= Bug Hunter (game) =

Board game

Bug Hunter is a science fiction combat board game published by TSR in 1988, using adaptions of rules from the previously released Sniper! board game.

==Publication history==
In 1973, Simulations Publications Inc. (SPI) published a two-player combat game called Sniper! After TSR purchased SPI in 1982, TSR released an expanded edition of Sniper! in 1986, and followed up with three "companion games", the third one being Bug Hunter in 1988. Bug Hunter was designed by Steve Winter, with artwork and cartography by Kim Janke, Dennis Kauth, and David C. Sutherland III, and cover art by Keith Parkinson.

==Gameplay==
Bug Hunter moved the combat setting out of the Second World War and onto distant planets, where humans are attacked by predatory aliens.
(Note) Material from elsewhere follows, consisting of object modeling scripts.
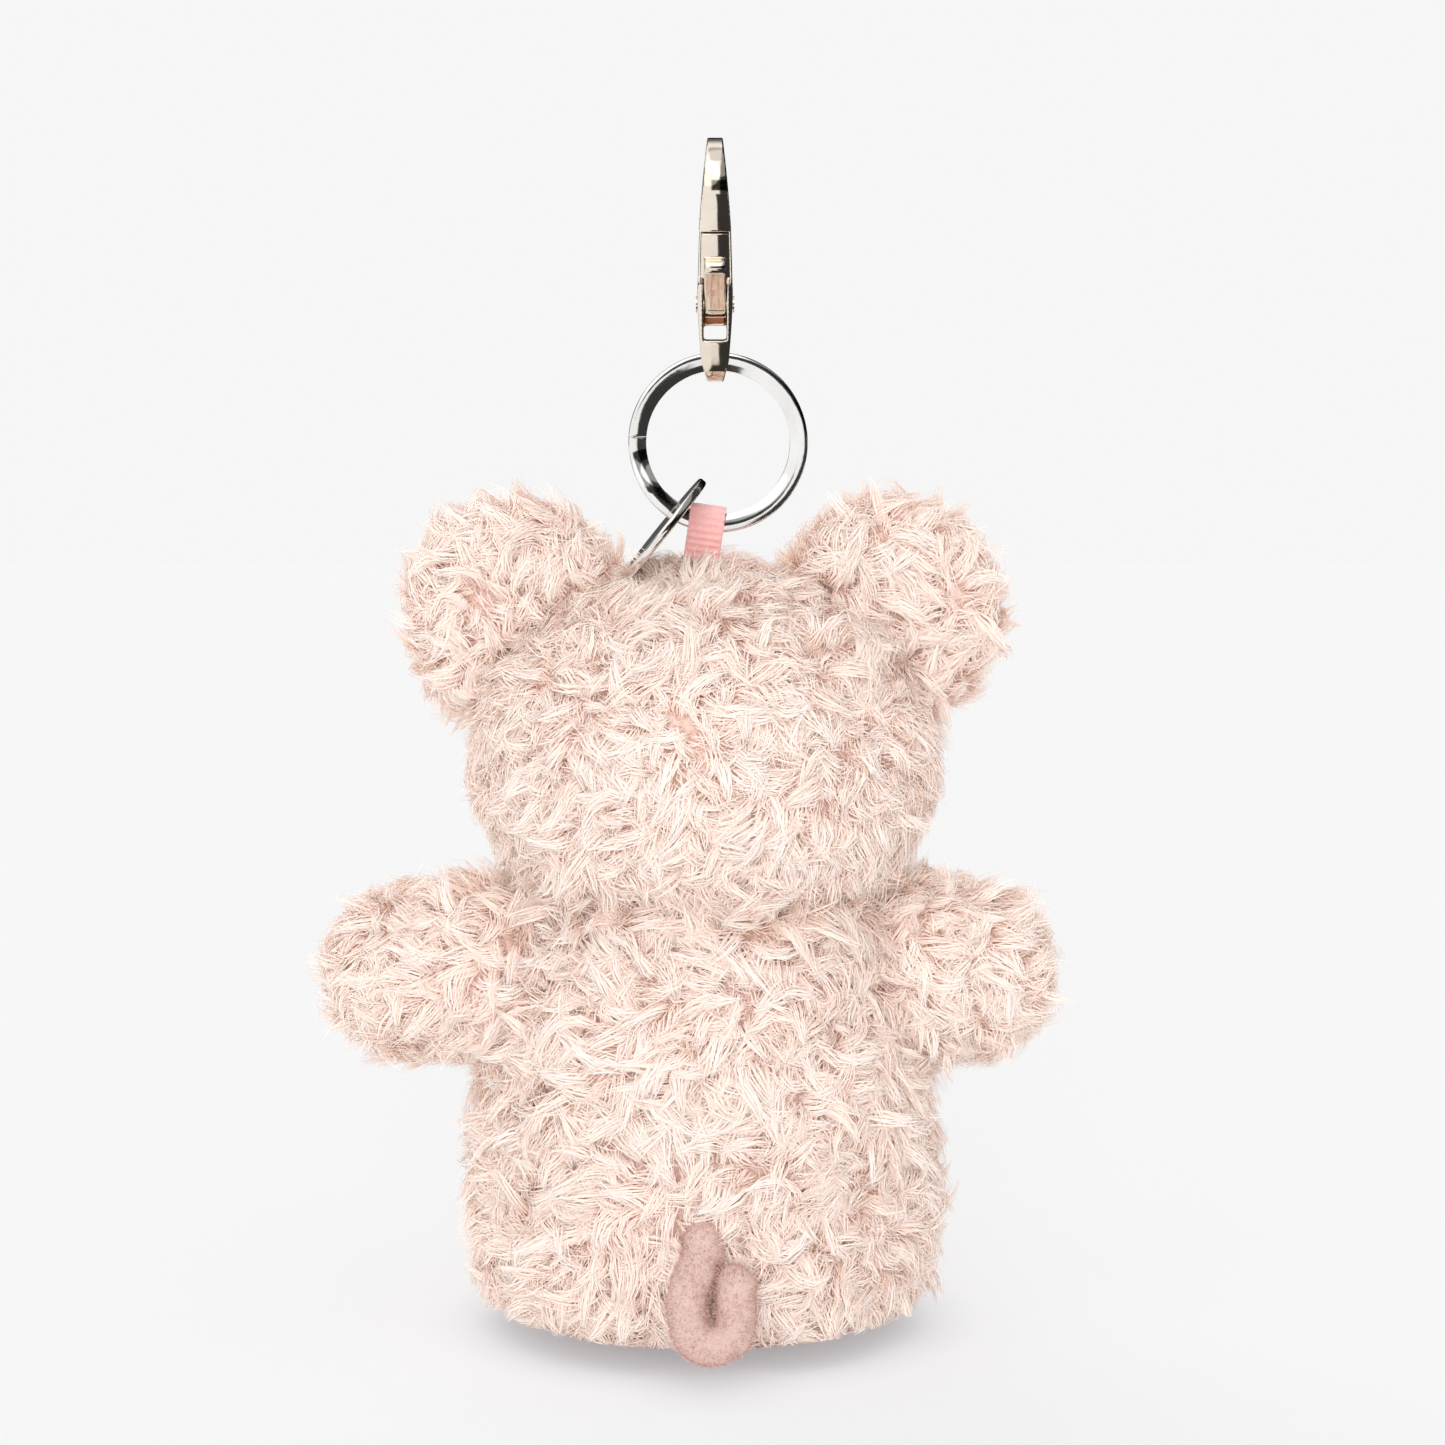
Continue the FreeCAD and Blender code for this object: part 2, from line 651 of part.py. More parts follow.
def clasp_side_profile():
    """The clasp seen edge-on: thick at the cheeks, thin at the eye and the top."""
    bottom = -CLASP_EYE_RADIUS
    points = [
        Base.Vector(CLASP_EYE_THICKNESS / 2, 0, bottom),
        Base.Vector(CLASP_THICKNESS / 2, 0, CHEEK_LEVEL),
        Base.Vector(CLASP_TIP_THICKNESS / 2, 0, CLASP_HEIGHT),
    ]
    right = Part.BSplineCurve()
    right.interpolate(points)
    left = Part.BSplineCurve()
    left.interpolate([Base.Vector(-p.x, 0, p.z) for p in reversed(points)])
    top = Part.LineSegment(points[-1], Base.Vector(-points[-1].x, 0, points[-1].z))
    base = Part.LineSegment(Base.Vector(-points[0].x, 0, bottom), points[0])
    wire = Part.Wire([right.toShape(), top.toShape(), left.toShape(), base.toShape()])
    return moved(Part.Face(wire).extrude(Y_AXIS * BIG), y=-BIG / 2)


def pivot(x=0.0):
    """The middle of the gate's pin, or a point along it."""
    return Base.Vector(x, PIVOT_Y, PIVOT_UP)


def claw_reach():
    """The distance from the pin to the claw's end, on the clasp's outline."""
    lean = math.asin((CLASP_TOP_RADIUS - CLASP_EYE_RADIUS) / (CLASP_HEIGHT - CLASP_TOP_RADIUS))
    edge_y = CLASP_EYE_RADIUS / math.cos(lean) + CLAW_LEVEL * math.tan(lean)
    return math.hypot(edge_y - PIVOT_Y, CLAW_LEVEL - PIVOT_UP)


def place_clasp(shape):
    """Moves a clasp piece from the drawing to its place on the ring."""
    place = on_ring(CLASP_ANGLE)
    return moved(shape, place.x, place.y, place.z)


def make_clasp_body():
    """The hook, its two cheeks and the eye that holds the ring, in one casting."""
    body = clasp_outside(CLASP_THICKNESS).common(clasp_side_profile())
    eye = Part.makeCylinder(EYE_HOLE_RADIUS, BIG, Base.Vector(-BIG / 2, 0, 0), X_AXIS)
    half_slot = SLOT_WIDTH / 2
    mouth = box((-BIG, 0, HOOK_FLOOR), (BIG, BIG, CLAW_LEVEL + CLASP_WALL))
    sweep = Part.makeCylinder(claw_reach(), BIG, pivot(-BIG / 2), X_AXIS)
    slot = box((-half_slot, SLOT_BACK, SLOT_BOTTOM), (half_slot, BIG, CLAW_LEVEL))
    through = box(
        (-half_slot, -BIG, SLOT_BOTTOM), (half_slot, BIG, SLOT_BOTTOM + SLOT_THROUGH_HEIGHT)
    )
    pin_hole = Part.makeCylinder(PIN_RADIUS + PIN_SEAT_CLEARANCE, BIG, pivot(-BIG / 2), X_AXIS)
    cuts = [
        eye,
        clasp_opening(BIG),
        mouth.common(sweep),
        slot.common(sweep),
        through,
        pin_hole,
    ]
    save("clasp_body", place_clasp(one_solid(body.cut(cuts))))


def make_gate():
    """The gate: a full-width blade, and a narrow root with the thumb piece and the lug."""
    wall = clasp_outside(GATE_WIDTH).cut(clasp_opening(BIG))
    reach = claw_reach() - GATE_END_CLEARANCE
    sweep = Part.makeCylinder(reach, BIG, pivot(-BIG / 2), X_AXIS)
    band = box((-BIG, 0, GATE_BOTTOM), (BIG, BIG, BIG))
    blade = wall.common(band).common(sweep).common(clasp_side_profile())

    root_width = SLOT_WIDTH - 2 * GATE_SIDE_CLEARANCE
    start = -root_width / 2
    lug = Part.makeCylinder(GATE_LUG_RADIUS, root_width, pivot(start), X_AXIS)
    lean = math.asin((CLASP_TOP_RADIUS - CLASP_EYE_RADIUS) / (CLASP_HEIGHT - CLASP_TOP_RADIUS))
    edge_y = CLASP_EYE_RADIUS / math.cos(lean) + THUMB_UP * math.tan(lean)
    thumb_middle = Base.Vector(start, edge_y + THUMB_REACH - THUMB_RADIUS, THUMB_UP)
    thumb = Part.makeCylinder(THUMB_RADIUS, root_width, thumb_middle, X_AXIS)
    link = Part.makePolygon(
        [
            Base.Vector(start, PIVOT_Y - GATE_LUG_RADIUS * 0.7, PIVOT_UP + GATE_LUG_RADIUS * 0.7),
            Base.Vector(start, PIVOT_Y + GATE_LUG_RADIUS * 0.9, PIVOT_UP - GATE_LUG_RADIUS * 0.4),
            Base.Vector(start, thumb_middle.y + THUMB_RADIUS * 0.6, THUMB_UP - THUMB_RADIUS * 0.8),
            Base.Vector(start, thumb_middle.y, THUMB_UP + THUMB_RADIUS),
            Base.Vector(start, edge_y - CLASP_WALL * 0.7, THUMB_UP + THUMB_RADIUS),
            Base.Vector(start, PIVOT_Y - GATE_LUG_RADIUS * 0.7, PIVOT_UP + GATE_LUG_RADIUS * 0.7),
        ]
    )
    web = Part.Face(link).extrude(X_AXIS * root_width)
    hole = Part.makeCylinder(PIN_RADIUS + PIN_RUNNING_CLEARANCE, BIG, pivot(-BIG / 2), X_AXIS)
    gate = blade.fuse([lug, thumb, web]).cut(hole)
    save("gate", place_clasp(one_solid(gate)))


def make_pin():
    """The rivet that the gate turns on, with a low head on each cheek."""
    half = CLASP_THICKNESS / 2
    shank = Part.makeCylinder(PIN_RADIUS, 2 * half, pivot(-half), X_AXIS)
    right = Part.makeCylinder(PIN_HEAD_RADIUS, PIN_HEAD_PROUD, pivot(half), X_AXIS)
    left = Part.makeCylinder(PIN_HEAD_RADIUS, PIN_HEAD_PROUD, pivot(-half), -X_AXIS)
    save("gate_pin", place_clasp(one_solid(shank.fuse([right, left]))))


def make_spring():
    """The leaf spring: one leg lies on the spine, the other presses the gate's lug."""
    back = SLOT_BACK + SPRING_CLEARANCE
    front = PIVOT_Y - GATE_LUG_RADIUS - SPRING_CLEARANCE
    t = SPRING_THICKNESS
    outline = Part.makePolygon(
        [
            Base.Vector(0, back, SPRING_TOP),
            Base.Vector(0, back, SPRING_BOTTOM),
            Base.Vector(0, back + 2 * t, SPRING_BOTTOM),
            Base.Vector(0, front, PIVOT_UP),
            Base.Vector(0, front - t, PIVOT_UP),
            Base.Vector(0, back + t, SPRING_BOTTOM + 2 * t),
            Base.Vector(0, back + t, SPRING_TOP),
            Base.Vector(0, back, SPRING_TOP),
        ]
    )
    leaf = Part.Face(outline).extrude(X_AXIS * SPRING_WIDTH)
    save("gate_spring", place_clasp(moved(leaf, x=-SPRING_WIDTH / 2)))


make_torso()
make_head()
make_face()
make_ears()
make_limbs()
make_tail()
make_ribbon()
make_ring()
make_tag()
make_clasp_body()
make_gate()
make_pin()
make_spring()

shoulders = [tuple(shoulder(side)) for side in SIDES.values()]
print("shoulders", shoulders)
print("tail root", tuple(tail_root()))
print("ribbon root", tuple(ribbon_root()), "axis", tuple(ring_tangent(RIBBON_ANGLE)))
print("ring centre", tuple(RING_CENTRE))
print("tag hole", tuple(on_ring(TAG_ANGLE)), "axis", tuple(ring_tangent(TAG_ANGLE)))
print("clasp eye", tuple(on_ring(CLASP_ANGLE)))
print("gate pin", tuple(on_ring(CLASP_ANGLE) + pivot()))
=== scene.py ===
"""Studio scene of a plush keychain: curly fleece, velour trims, ribbon, split ring, disc tag and clasp."""

import json
import math

import bmesh
import bpy
import numpy as np
from mathutils import Matrix, Vector, noise
from mathutils.bvhtree import BVHTree
from mathutils.kdtree import KDTree


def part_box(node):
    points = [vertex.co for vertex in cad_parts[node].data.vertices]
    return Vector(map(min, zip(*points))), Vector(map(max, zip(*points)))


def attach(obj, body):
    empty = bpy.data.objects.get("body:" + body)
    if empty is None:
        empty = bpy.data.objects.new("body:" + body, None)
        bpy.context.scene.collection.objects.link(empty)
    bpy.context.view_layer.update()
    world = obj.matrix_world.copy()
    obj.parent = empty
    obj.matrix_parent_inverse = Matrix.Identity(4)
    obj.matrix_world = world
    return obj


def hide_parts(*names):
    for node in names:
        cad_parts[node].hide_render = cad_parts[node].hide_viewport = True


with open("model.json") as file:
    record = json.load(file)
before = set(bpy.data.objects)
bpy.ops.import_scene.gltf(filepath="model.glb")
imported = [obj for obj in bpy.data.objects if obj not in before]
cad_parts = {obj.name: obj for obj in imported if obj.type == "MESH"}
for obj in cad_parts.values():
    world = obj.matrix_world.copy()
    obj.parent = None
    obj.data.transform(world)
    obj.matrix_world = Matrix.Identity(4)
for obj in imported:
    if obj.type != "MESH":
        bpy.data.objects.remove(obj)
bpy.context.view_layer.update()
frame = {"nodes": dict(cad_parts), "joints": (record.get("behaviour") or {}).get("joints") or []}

MM = 0.001
SIDES = {"left": 1, "right": -1}
JOINTS = {joint["name"]: joint for joint in frame["joints"]}
noise.seed_set(11)  # left alone it starts from the clock, and the fleece would lie differently each time

# ---- camera and light ----
LENS = 100.0  # millimetres, on the camera's 36 mm sensor
SENSOR = 36.0
FRAME_WIDTH = 0.203  # metres seen across at the middle of the object
AIM = Vector((-0.00258, 0.0, 0.0858))
ELEVATION = math.radians(7.0)
FLOOR_SHADE = 10.0 * MM  # how far the floor's painted contact shadow reaches
FLOOR_REACH = 1.3  # metres from the middle to each edge
FLOOR_EVENNESS = 0.7  # how much of the floor's seen tone is its even pale colour with a painted contact shadow, and not the lamps' light
AMBIENT = (0.66, 0.66, 0.665, 1.0)  # what the surround lights cloth with

# ---- sizes of the fur ----
BACKING_INSET = 1.7 * MM  # how far the cloth lies inside the outline that its fur fills
FLOOR_CLEARANCE = 0.25 * MM
FUR_OVERLAP = 0.8 * MM  # how far one form's fur goes on inside its neighbour
LOCK_SPACING = 1.85 * MM
LOCK_LENGTH = 6.4 * MM
FOOT_LOCK_LENGTH = 4.6 * MM
LOCK_WIDTH = 1.3 * MM
FUR_SEGMENTS = 4
FIBRES = 36  # in one lock
UNDERCOAT_FIBRES = 16
FIBRE_WIDTH = 0.19 * MM
NAP_DENSITY = 11e6  # velour fibres on a square metre
NAP_LENGTH = 0.6 * MM
NAP_WIDTH = 0.1 * MM
PIECE_LIMIT = 199000  # triangles in one piece of fur
BASE_RADIUS = 17.0 * MM  # of the part of the torso's base that touches the floor
BASE_SLOPE = 0.26
ARM_STRETCH = {"left": 2.4 * MM, "right": -2.2 * MM}  # the two arms' fur is not laid alike


def srgb(red, green, blue):
    """A colour given as it is seen on a screen, 0 to 255, as linear light with alpha."""
    out = []
    for value in (red, green, blue):
        value /= 255
        out.append(value / 12.92 if value <= 0.04045 else ((value + 0.055) / 1.055) ** 2.4)
    return (*out, 1.0)


def unit(v):
    """Vectors along the last axis, each made one long."""
    return v / np.maximum(np.linalg.norm(v, axis=-1, keepdims=True), 1e-9)


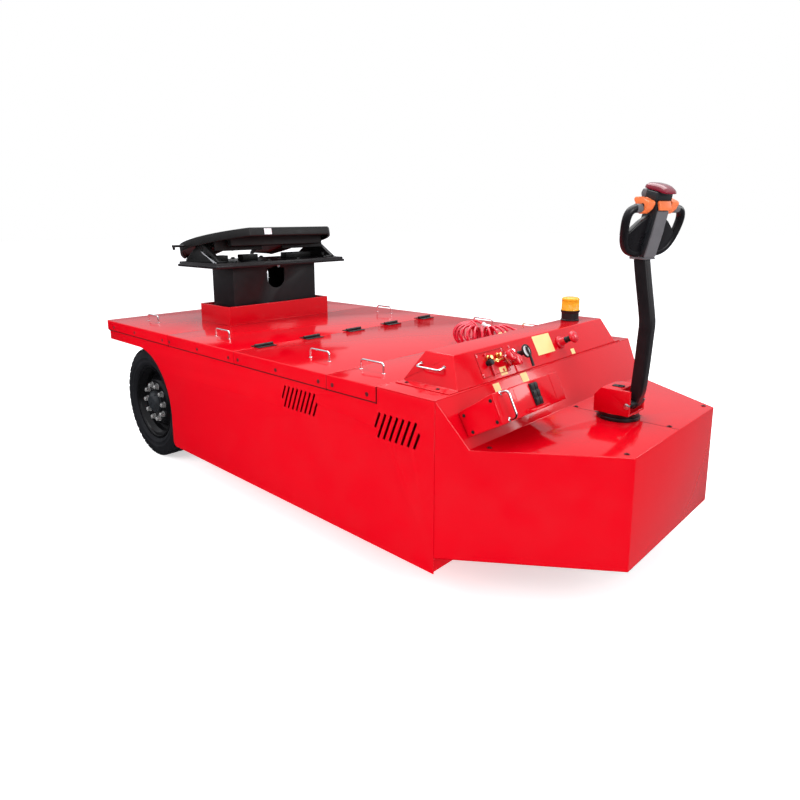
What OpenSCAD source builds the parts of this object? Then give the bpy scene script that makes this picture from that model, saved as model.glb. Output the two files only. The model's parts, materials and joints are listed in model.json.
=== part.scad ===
// Electric airport towing tractor steered by a tiller, with a lifting fifth-wheel coupling.
// The frame: +X to the tiller end, +Y to the left side, +Z up, origin on the ground
// below the centre of the body.

/* [Body] */
// Length of the body, rear lid edge to front face
body_len = 3486; // [3300:2:3700]
// Width over the flanges of the deck lids
body_w = 1700; // [1600:10:1800]
// Height of the deck's top above the ground
deck_z = 852; // [820:1:900]
// Height of the lower edge of the side skirts
skirt_z = 155; // [130:5:190]
// Height of the lower edge of the skirts behind the wheels
tail_z = 723; // [700:1:740]
// Thickness of the skirts' plate
skirt_t = 5; // [4:0.5:7]
// Thickness of the lids' sheet
sheet = 4; // [3:0.5:5]
// Depth of the lids' turned-down flanges
flange_h = 65; // [50:1:80]
// Seam between two lids, and between a flange and the skirt
seam = 1; // [0.8:0.1:2]
// How far the rear lid stands out behind the tail plate
tail_overhang = 23; // [15:1:30]
/* [Nose] */
// Length of the nose, deck end to front face
nose_len = 578; // [540:2:640]
// Width of the front face
nose_w = 850; // [760:10:940]
// Height of the nose's top
nose_z = 667; // [650:1:690]
// Height of the nose's lower edge
nose_low = 223; // [200:1:240]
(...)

Using the Sniper! rules set, the game focuses on "the popular science fiction theme of embattled humans threatened by vicious alien creatures in space and on the ground," with one player taking the human side, and the other player playing the aliens.

Components include:
- four double-sided isomorphic maps
- three rulebooks (original Sniper! rules, science fiction rules adaptations, scenarios)
- 400 die-cut counters
- fifty random event cards
- cardstock sheet of vehicle cutouts
- track/roster sheet
- cover folder, which included reference tables

==Reception==
In the May 1989 edition of Games International, James Wallis reviewed Bug Hunter as the magazine's "Game of the Month", and found the amount of material included made for "a great deal of game by any standards." He found the hand-to-hand combat rules "simple and direct", and the rules overall "written in a clear style that explains everything while not being patronising or dull." He concluded by giving the game a perfect score of 5 out of 5, saying, "Bug Hunter is not without a few rough spots but [...] it is fast, fun and contains enough variables to keep players interested for some time."

In the March–April 1990 edition of Space Gamer/Fantasy Gamer (Issue No. 88), Tony Watson commented that "Anyone looking for an action-packed game, or who believed that there was a game somewhere in the Aliens movie, will find both right here."